Mr Martin told the court that he suffered loss and damage” caused by his reliance on the misrepresentation. The court heard Mr Martin lost the opportunity to pursue his claims before the FWC and was unable to commence proceedings in the Federal Court. While Justice Kerr agreed that the misrepresentation caused Mr Martin to lose out on opportunities he acknowledged that Mr Martin had not either proven nor quantified the value of any lost opportunity. 

“To recover damages for the loss of an opportunity to pursue an application in this Court under the [Fair Work Act], Mr Martin would need to prove what that claim may have been worth had it been made, and what his prospects of success might have been,” the court heard.

“He has not attempted to lead evidence proving any such matters. The Court cannot take a stab in the dark. The Court has no idea what any such claim might have been worth, nor any basis to conclude it was anything other than hopeless, as he was a partner, not an employee.”

The second false and misleading representation identified involved the “Process Representation”, and included Mr Cross sending an email to Mr Martin’s legal representations, suggesting the filing of documents with the Federal Court “had progressed too far” to be reserved following receipt of the legal representatives’ email and their “subsequent agreement on mediation”.

Mr Martin argued that by stating that “the process of filing the documents with the Federal Court had progressed too far on Monday to be reversed...NRFA represented that: no further procedural step had been taken by, or was required of, the Respondents in order to commence Action 1610 prior to the Private Mediation”. This saw NRF deny that the Process Representation was made.

“I reject NRFA’s submission,” Justice Kerr said.

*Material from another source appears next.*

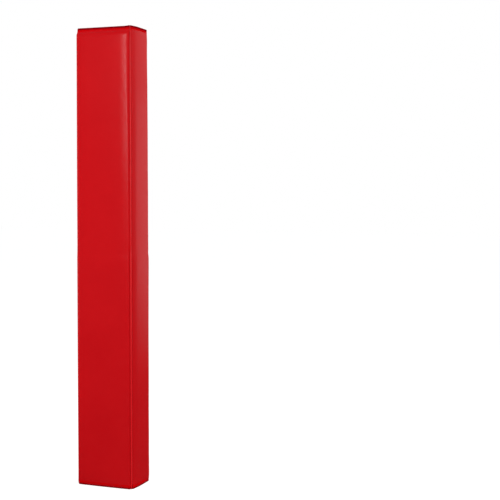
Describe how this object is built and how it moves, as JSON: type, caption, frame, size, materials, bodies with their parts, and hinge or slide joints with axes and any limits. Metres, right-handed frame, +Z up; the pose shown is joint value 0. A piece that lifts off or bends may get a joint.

“Having regard to the terms of Mr Cross’s email I am satisfied that the Process Representation Mr Martin pleads was made. In context, I am satisfied that his statement that the process could not have been reversed after NFRA had lodged its documents at 12:02pm on Monday, 19 September 2016 conveyed the representation that no further procedural steps, as from that time, had been required of NRFA in order to complete the process of filing.”

The third and final false and misleading representation related to “Service Representation”. Pointing to an email from Mr Cross, Mr Martin claimed that sealed originating documents served to him, through his legal representatives, were false. Mr Cross was found to had backdated a signature on the legal claim, upon realising it was missing, and passed them off as the “true originating application”.

“I am satisfied that NRFA’s submissions are to be rejected. I proceed on the basis that the ‘True Originating Application’ to which Mr Martin refers is the sealed originating application that the Court returned to NRFA on the afternoon of Thursday, 22 September 2016 with a missing signature: not the subsequent version of that sealed application that was later altered by being signed and backdated,” Justice Kerr said.

“I am satisfied that having regard to my findings as to what had occurred to create that (very unfortunate) situation, Mr Cross by omission and commission represented that he had signed and dated the originating application on Monday, 19 September 2016.”

NRF accepted that the representations were potentially misleading, as: Mr Cross did not sign the originating application document on 19 September 2016, which is the handwritten date that appears above his signature on page 3. Although that date was consistent with the filing date according to the rules, and the date recorded elsewhere on the document, it was not the date upon which the document was signed. It was capable of representing that the signature had been affixed on 19 September 2016”.

“The originating application that was in fact filed and sealed did not bear Mr Cross’ signature. It is clear from the contemporaneous email correspondence, there was confusion within NRFA, as the registry had requested that a signed originating application be provided to it, and had apparently accepted the signed version of the sealed document that was consequently lodged. The registry was plainly conscious of this,” NRF said.

In conclusion, Justice Kerr declared the court has made findings “that through its agent, Mr Cross” NRF: intentionally misled its opponent in respect of whether it had stopped the filing of proceedings in the Federal Court of Australia; subsequently misled its opponent in respect of whether it could have stopped the filing of those proceedings; and; added a backdated signature to a sealed originating document filed in the Federal Court of Australia, in order to cover up the initial deception.

Justice Kerr ordered Mr Martin to be awarded $60 as damages, $10,000 as aggravated damages and $150,000 as exemplary damages.

“The dispute has been bitter, protracted, and undoubtedly costly for both sides,” Justice Kerr reflected in his decision on the matter.

“It has travelled far beyond the substance of the original complaint Mr Martin made against the firm under the Fair Work Act 2009 (Cth) (Fair Work Act). The circumstances of this litigation are particularly unfortunate given that in the result it may be thought that in seeking total victory, each party has inflicted damage on the other to a degree beyond the significance of the substantive issues as were initially in dispute between them.

“The circumstances of this proceeding are also salutary as to the potential risks of even a large global law firm choosing to self-represent in respect of a dispute involving a breakdown of prior professional relationships, where caution might suggest that external representation would be better advised.”

The full decision can be viewed on AustLII under Martin v Norton Rose Fulbright Australia (No 11) [2020] FCA 1641 (16 November 2020).